We move too fast to stand still

New trends in the software industry come about with alarming regularity. It doesn't take long before today's 'bleeding edge' practice makes its way onto the job experience requirements for tomorrow and the scrap-heap of outdated methodologies the day after. This article published by McKinsey this month makes the relevant point that as Agile approaches extend from the development team out to the wider organizational hierarchy, the skills of adaptability and flexibility will have the highest potential to add value in future. It seems counter-intuitive not to adopt a hiring approach that takes such flexibility into consideration.

Instead we seem to want people who are flexible and adaptable for our Agile organization, yet when hiring we will only consider candidates who've done exactly the same roles before. This is something of a contradictory stance to take on recruitment, and one that is set up to fail. Passionate and motivated 'agile' employees don't want to take on roles that are exactly the same as they've done before.
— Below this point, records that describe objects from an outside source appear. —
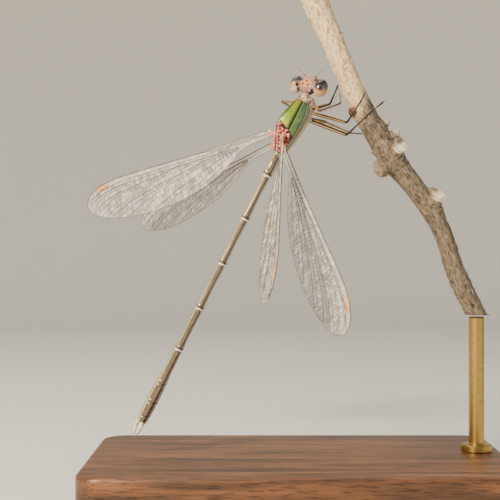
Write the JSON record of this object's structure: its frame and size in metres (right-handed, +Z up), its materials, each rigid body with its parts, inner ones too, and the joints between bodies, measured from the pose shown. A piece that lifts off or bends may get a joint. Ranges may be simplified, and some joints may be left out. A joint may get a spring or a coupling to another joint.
{
  "type": "damselfly display model",
  "caption": "Life-size still damselfly with half-open clear wings and a long slim tail, clinging to a cut twig held by a rod over a flat base.",
  "frame": {"origin": "centre of the underside of the stand's base", "axes": "+Z up, +X to the right as the picture sees it, towards the twig's foot, +Y away from the picture's camera"},
  "size_m": [0.0495, 0.038, 0.0573],
  "materials": {
    "thorax": "metallic green cuticle with gold and bronze stripes, satin",
    "abdomen": "bronze brown cuticle with a golden green line, satin",
    "head": "coppery brown cuticle, finely pitted",
    "eye": "compound eye, glossy, tan below and dark blue grey above",
    "leg": "tan cuticle with dark brown stripes",
    "wing": "clear membrane with dark brown veins",
    "cercus": "cream cuticle",
    "bark": "dry twig bark, rough",
    "stand_wood": "oiled hardwood, satin",
    "stand_rod": "brushed brass"
  },
  "bodies": {
    "root": {"head": "head", "eye_left": "eye", "eye_right": "eye", "antenna_left": "head", "antenna_right": "head", "prothorax": "head", "synthorax": "thorax", "abdomen_01": "abdomen", "abdomen_02": "abdomen", "abdomen_03": "abdomen", "abdomen_04": "abdomen", "abdomen_05": "abdomen", "abdomen_06": "abdomen", "abdomen_07": "abdomen", "abdomen_08": "abdomen", "abdomen_09": "abdomen", "abdomen_10": "abdomen", "cercus_left": "cercus", "cercus_right": "cercus", "forewing_left": "wing", "forewing_right": "wing", "hindwing_left": "wing", "hindwing_right": "wing", "leg_fore_left_femur": "leg", "leg_fore_left_tibia": "leg", "leg_fore_left_tarsus": "leg", "leg_fore_right_femur": "leg", "leg_fore_right_tibia": "leg", "leg_fore_right_tarsus": "leg", "leg_mid_left_femur": "leg", "leg_mid_left_tibia": "leg", "leg_mid_left_tarsus": "leg", "leg_mid_right_femur": "leg", "leg_mid_right_tibia": "leg", "leg_mid_right_tarsus": "leg", "leg_hind_left_femur": "leg", "leg_hind_left_tibia": "leg", "leg_hind_left_tarsus": "leg", "leg_hind_right_femur": "leg", "leg_hind_right_tibia": "leg", "leg_hind_right_tarsus": "leg", "perch_upper": "bark", "perch_lower": "bark", "stand_base": "stand_wood", "stand_rod": "stand_rod"}
  },
  "joints": []
}
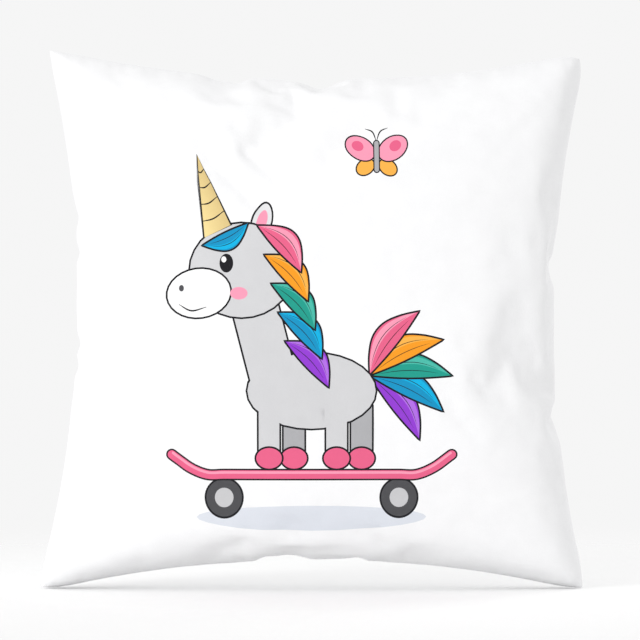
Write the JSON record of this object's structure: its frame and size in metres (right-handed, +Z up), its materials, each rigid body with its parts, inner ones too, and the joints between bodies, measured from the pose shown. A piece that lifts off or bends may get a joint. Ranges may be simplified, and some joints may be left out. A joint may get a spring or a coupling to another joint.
{
  "type": "throw cushion",
  "caption": "Square stuffed throw cushion: a two-panel printed zip cover with knife edges and pulled-in sides over a fibre-filled insert.",
  "frame": {"origin": "on the plane under the two lower corners, midway between them, in the middle of the thickness", "axes": "+Z up along the print, +X to the right seen from the printed front, +Y out of the back"},
  "size_m": [0.432, 0.137, 0.432],
  "materials": {
    "cover_cloth": "white short-nap polyester plush, print on the front panel",
    "thread": "white polyester sewing thread",
    "zip_tape": "white woven polyester tape",
    "zip_coil": "white nylon coil",
    "zip_metal": "nickel-plated zinc",
    "insert_cloth": "white nonwoven polypropylene",
    "fibre": "white hollow polyester fibre"
  },
  "bodies": {
    "cushion": {"front_panel": "cover_cloth", "back_panel_upper": "cover_cloth", "back_panel_lower": "cover_cloth", "edge_seam_thread": "thread", "zip_tape_upper": "zip_tape", "zip_tape_lower": "zip_tape", "zip_coil_upper": "zip_coil", "zip_coil_lower": "zip_coil", "zip_topstitch_upper": "thread", "zip_topstitch_lower": "thread", "zip_top_stop_upper": "zip_metal", "zip_top_stop_lower": "zip_metal", "zip_bottom_stop": "zip_metal", "zip_bar_tack_closed_end": "thread", "zip_bar_tack_open_end": "thread", "insert_front_panel": "insert_cloth", "insert_back_panel": "insert_cloth", "insert_seam_thread": "thread", "insert_closing_stitch": "thread", "fibre_fill": "fibre"},
    "zip_slider": {"zip_slider_body": "zip_metal"},
    "pull_tab": {"zip_pull_tab": "zip_metal"}
  },
  "joints": [
    {"name": "zip_slider_travel", "type": "hinge", "parent": "cushion", "child": "zip_slider", "pos_m": [0, -0.71572, 0.095], "axis": [0, 0, 1], "range_deg": [0, 22.6]},
    {"name": "pull_tab_swing", "type": "hinge", "parent": "zip_slider", "child": "pull_tab", "pos_m": [0.15251, 0.04675, 0.09451], "axis": [-0.0457, -0.2286, -0.9724], "range_deg": [0, 180]}
  ]
}
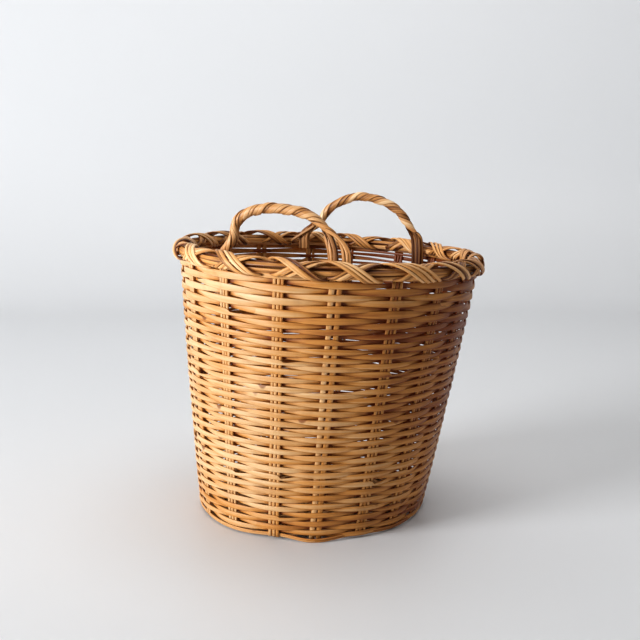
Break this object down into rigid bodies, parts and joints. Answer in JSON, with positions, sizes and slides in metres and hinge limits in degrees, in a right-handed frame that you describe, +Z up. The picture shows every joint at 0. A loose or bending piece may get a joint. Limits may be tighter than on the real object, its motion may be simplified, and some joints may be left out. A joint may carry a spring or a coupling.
{
  "type": "open woven basket",
  "caption": "Open round laundry basket of woven cane, a little crooked, with a plaited rim and two fixed twisted loop handles.",
  "frame": {"origin": "on the floor, under the middle of the rim, which is the bottom centre of the bounding box", "axes": "+Z up out of the mouth, -Y towards the front handle's side, +X towards the side the basket leans to"},
  "size_m": [0.4095, 0.4092, 0.4152],
  "materials": {
    "stake_cane": "satin",
    "weaver_cane": "satin",
    "rim_cane": "satin",
    "handle_cane": "satin",
    "base_cane": "matte"
  },
  "bodies": {
    "root": {"base_sticks_1": "base_cane", "base_sticks_2": "base_cane", "base_sticks_3": "base_cane", "base_sticks_4": "base_cane", "base_sticks_5": "base_cane", "base_sticks_6": "base_cane", "base_sticks_7": "base_cane", "base_sticks_8": "base_cane", "base_sticks_9": "base_cane", "base_weaver": "base_cane", "side_stakes_01": "stake_cane", "side_stakes_02": "stake_cane", "side_stakes_03": "stake_cane", "side_stakes_04": "stake_cane", "side_stakes_05": "stake_cane", "side_stakes_06": "stake_cane", "side_stakes_07": "stake_cane", "side_stakes_08": "stake_cane", "side_stakes_09": "stake_cane", "side_stakes_10": "stake_cane", "side_stakes_11": "stake_cane", "side_stakes_12": "stake_cane", "side_stakes_13": "stake_cane", "side_stakes_14": "stake_cane", "side_stakes_15": "stake_cane", "side_stakes_16": "stake_cane", "side_stakes_17": "stake_cane", "wall_weaver_1": "weaver_cane", "wall_weaver_2": "weaver_cane", "wall_weaver_3": "weaver_cane", "wall_weaver_4": "weaver_cane", "wall_weaver_5": "weaver_cane", "wall_weaver_6": "weaver_cane", "wall_weaver_7": "weaver_cane", "rim_core": "rim_cane", "rim_plait_01": "rim_cane", "rim_plait_02": "rim_cane", "rim_plait_03": "rim_cane", "rim_plait_04": "rim_cane", "rim_plait_05": "rim_cane", "rim_plait_06": "rim_cane", "rim_plait_07": "rim_cane", "rim_plait_08": "rim_cane", "rim_plait_09": "rim_cane", "rim_plait_10": "rim_cane", "rim_plait_11": "rim_cane", "rim_plait_12": "rim_cane", "rim_plait_13": "rim_cane", "rim_plait_14": "rim_cane", "rim_plait_15": "rim_cane", "rim_plait_16": "rim_cane", "rim_plait_17": "rim_cane", "front_handle_core": "handle_cane", "front_handle_strand_1": "handle_cane", "front_handle_strand_2": "handle_cane", "back_handle_core": "handle_cane", "back_handle_strand_1": "handle_cane", "back_handle_strand_2": "handle_cane"}
  },
  "joints": []
}
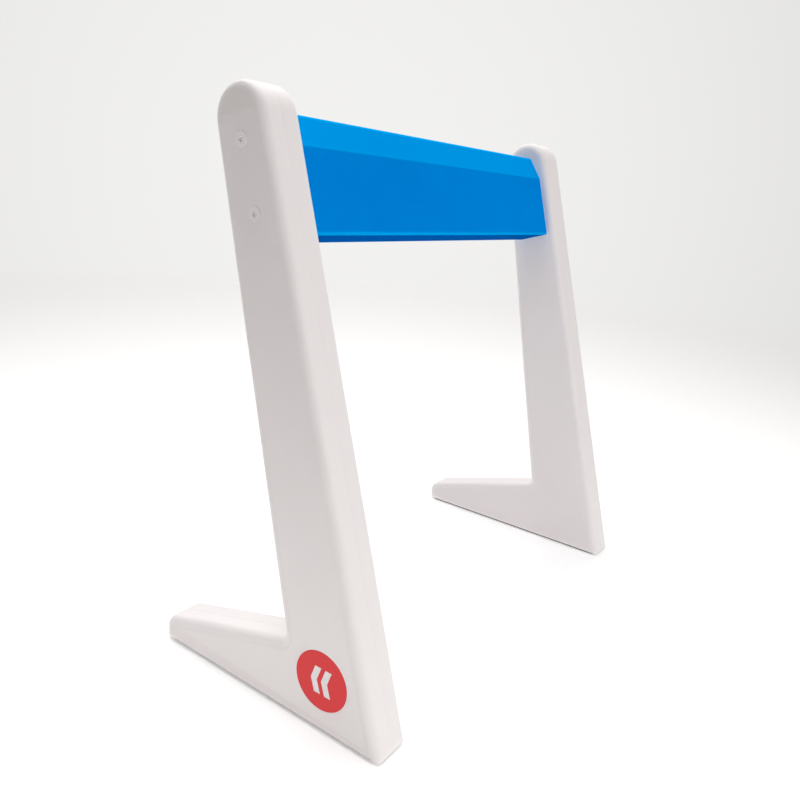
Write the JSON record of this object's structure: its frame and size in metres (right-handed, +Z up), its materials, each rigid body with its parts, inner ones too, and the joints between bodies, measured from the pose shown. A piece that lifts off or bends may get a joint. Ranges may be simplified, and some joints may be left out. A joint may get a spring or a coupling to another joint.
{
  "type": "agility hurdle",
  "caption": "Low rigid agility hurdle: L-shaped white stands that lean backwards on long feet, joined near the top by a bevelled blue crossbar.",
  "frame": {"origin": "on the floor, at the middle of the whole hurdle's width and depth", "axes": "+X along the crossbar from the left stand to the right one, +Y towards the toes of the feet, +Z up; the uprights lean towards +Y"},
  "size_m": [0.4578, 0.2332, 0.45],
  "materials": {
    "stand_white": "fine satin moulded surface",
    "bar_blue": "satin extruded surface",
    "badge_red": "smooth printed disc with a plain white chevron mark",
    "cap_white": "fine satin moulded surface",
    "sole_rubber": "matt",
    "plug_grey": "moulded, hidden inside the bar",
    "zinc_steel": "zinc plated",
    "insert_brass": "turned and knurled"
  },
  "bodies": {
    "root": {"left_outer_shell": "stand_white", "left_inner_shell": "stand_white", "left_sole": "sole_rubber", "left_badge": "badge_red", "left_screw_caps": "cap_white", "left_bar_screws": "zinc_steel", "left_washers": "zinc_steel", "left_bar_plug": "plug_grey", "left_inserts": "insert_brass", "crossbar": "bar_blue", "right_outer_shell": "stand_white", "right_inner_shell": "stand_white", "right_sole": "sole_rubber", "right_badge": "badge_red", "right_screw_caps": "cap_white", "right_bar_screws": "zinc_steel", "right_washers": "zinc_steel", "right_bar_plug": "plug_grey", "right_inserts": "insert_brass"}
  },
  "joints": []
}
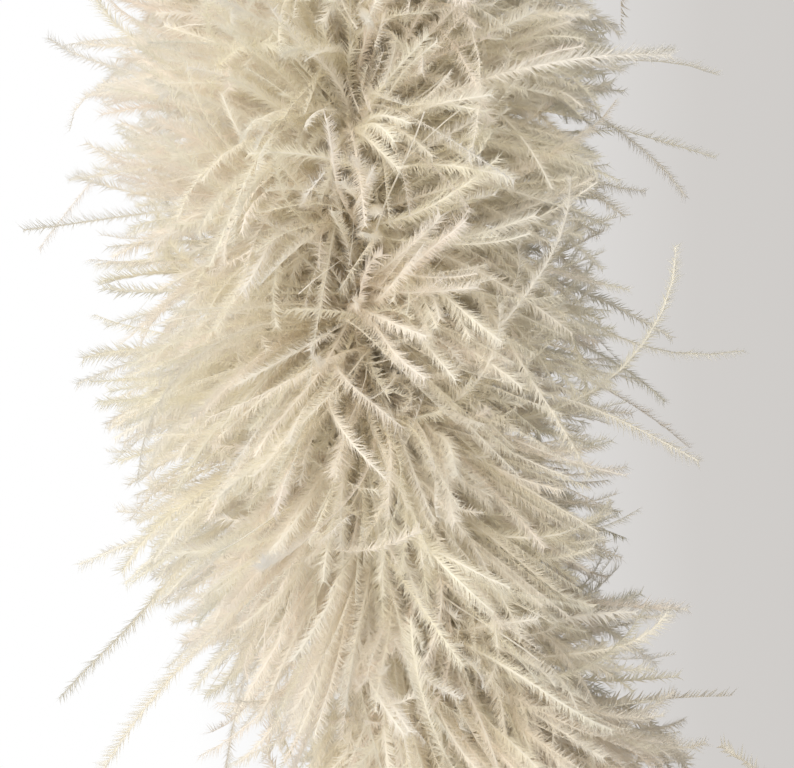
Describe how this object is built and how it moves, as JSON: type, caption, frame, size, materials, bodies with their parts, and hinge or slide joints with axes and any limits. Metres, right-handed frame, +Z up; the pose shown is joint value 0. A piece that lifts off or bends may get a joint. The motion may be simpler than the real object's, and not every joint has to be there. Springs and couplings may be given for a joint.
{
  "type": "feather boa",
  "caption": "long soft ostrich-feather boa draped in an inverted U, with a corded core, bound quill strips, thread whippings and a thick plume of curling barbs on hinged stretches",
  "frame": {"origin": "underside of the plume at the top of the loop, where it rests on the neck or the form that holds it up", "axes": "+Z up, +X along the loop from the left leg to the right leg as seen from the front, +Y away from the viewer; the front faces -Y"},
  "size_m": [0.652, 0.22, 0.977],
  "materials": {
    "plume": "soft matt cream ostrich barbs with a faint sheen",
    "core_cord": "matt twisted cotton cord",
    "quill": "smooth horny pared quill, slightly glossy",
    "thread": "waxed binding thread, tight parallel turns"
  },
  "bodies": {
    "neck": {"neck_core": "core_cord", "neck_left_quill_a": "quill", "neck_left_quill_b": "quill", "neck_left_whipping": "thread", "neck_middle_whipping": "thread", "neck_plume_left": "plume", "neck_plume_right": "plume", "neck_plume_top_left": "plume", "neck_plume_top_right": "plume", "neck_right_quill_a": "quill", "neck_right_quill_b": "quill", "neck_right_whipping": "thread"},
    "left_1": {"left_1_core": "core_cord", "left_1_plume": "plume", "left_1_quill_a": "quill", "left_1_quill_b": "quill", "left_1_whipping": "thread"},
    "left_2": {"left_2_core": "core_cord", "left_2_plume": "plume", "left_2_quill_a": "quill", "left_2_quill_b": "quill", "left_2_whipping": "thread"},
    "left_3": {"left_3_core": "core_cord", "left_3_plume": "plume", "left_3_quill_a": "quill", "left_3_quill_b": "quill", "left_3_whipping": "thread"},
    "left_4": {"left_4_core": "core_cord", "left_4_plume": "plume", "left_4_quill_a": "quill", "left_4_quill_b": "quill", "left_4_whipping": "thread", "left_end_whipping": "thread"},
    "right_1": {"right_1_core": "core_cord", "right_1_plume": "plume", "right_1_quill_a": "quill", "right_1_quill_b": "quill", "right_1_whipping": "thread"},
    "right_2": {"right_2_core": "core_cord", "right_2_plume": "plume", "right_2_quill_a": "quill", "right_2_quill_b": "quill", "right_2_whipping": "thread"},
    "right_3": {"right_3_core": "core_cord", "right_3_plume": "plume", "right_3_quill_a": "quill", "right_3_quill_b": "quill", "right_3_whipping": "thread"},
    "right_4": {"right_4_core": "core_cord", "right_4_plume": "plume", "right_4_quill_a": "quill", "right_4_quill_b": "quill", "right_4_whipping": "thread", "right_end_whipping": "thread"}
  },
  "joints": [
    {"name": "left_bend_1", "type": "hinge", "parent": "neck", "child": "left_1", "pos_m": [-0.175, 0, -0.105], "axis": [1, 0, 0], "range_deg": [-30, 30]},
    {"name": "left_bend_2", "type": "hinge", "parent": "left_1", "child": "left_2", "pos_m": [-0.175, 0, -0.251], "axis": [0, -1, 0], "range_deg": [-30, 12]},
    {"name": "left_bend_3", "type": "hinge", "parent": "left_2", "child": "left_3", "pos_m": [-0.16619, 0, -0.397], "axis": [0.9617, 0, 0.274], "range_deg": [-30, 30]},
    {"name": "left_bend_4", "type": "hinge", "parent": "left_3", "child": "left_4", "pos_m": [-0.10819, 0, -0.543], "axis": [0, -1, 0], "range_deg": [-30, 30]},
    {"name": "right_bend_1", "type": "hinge", "parent": "neck", "child": "right_1", "pos_m": [0.175, 0, -0.105], "axis": [1, 0, 0], "range_deg": [-30, 30]},
    {"name": "right_bend_2", "type": "hinge", "parent": "right_1", "child": "right_2", "pos_m": [0.175, 0, -0.251], "axis": [0, -1, 0], "range_deg": [-12, 30]},
    {"name": "right_bend_3", "type": "hinge", "parent": "right_2", "child": "right_3", "pos_m": [0.18381, 0, -0.397], "axis": [0.9617, 0, 0.274], "range_deg": [-30, 30]},
    {"name": "right_bend_4", "type": "hinge", "parent": "right_3", "child": "right_4", "pos_m": [0.24181, 0, -0.543], "axis": [0, -1, 0], "range_deg": [-30, 30]}
  ]
}
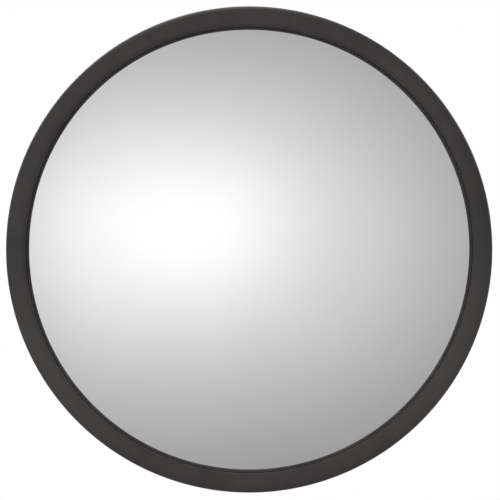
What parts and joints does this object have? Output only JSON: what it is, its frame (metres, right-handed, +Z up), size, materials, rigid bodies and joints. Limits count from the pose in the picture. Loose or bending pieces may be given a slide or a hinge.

They want to be constantly progressing their careers, developing skills, building their personal profile and pushing themselves forward.

My position always has, and always will, be to look for people who can bring drive, motivation and different perspectives to a company and in return will learn new skills to challenge and progress themselves. When recruiting I'm far more interested in people that have pro-actively delivered change than ones that have necessarily operated in an identical role before. These are the people that I know will want to drive improvements and take the team forward in new directions in the future, irrespective of what that future might hold.